In this study, we explored researchers’ views of involving informal carers actively in research. We found that involving carers is complex and may include both benefits and challenges, with regard to recruitment and the research process. Carers were seen to be able to largely contribute when involved in research, not least through their dual perspective as being able to take an insider as well as an outsider perspective, that is, being those providing care at the same time as they may have support needs of their own. We established two interpretative repertoires describing researchers’ views and positions regarding involving informal carers in research, Philosophy of Science and Personal relationships and growth. Currently, the first repertoire is more acknowledged, while “admitting” the second repertoire, despite the latter being recognized as valuable and perhaps even a precondition for qualitative research, was feared to be viewed as unprofessional and unscientific.

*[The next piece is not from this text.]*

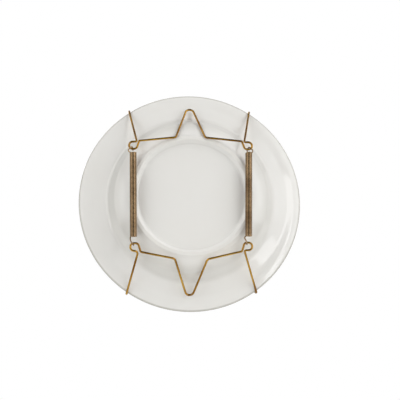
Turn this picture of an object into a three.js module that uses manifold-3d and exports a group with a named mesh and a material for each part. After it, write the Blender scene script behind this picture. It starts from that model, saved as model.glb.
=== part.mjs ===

Taking a nondichotomous position between interpretative repertoires may improve the quality of research, by influencing researchers’ individual knowledge, raising awareness about possible biases and helping to balance decisions. Researchers and their research work would benefit from acknowledging, discussing and reporting both interpretative repertoires in their publications, as well as recognizing the benefit of dialectal positions, for example, their researcher positionality or having a dual perspective as both a researcher and an informal carer. Even if this study focuses on researchers who have involved carers in their research, we believe that the findings may be relevant for researchers who involve other categories of the public as well.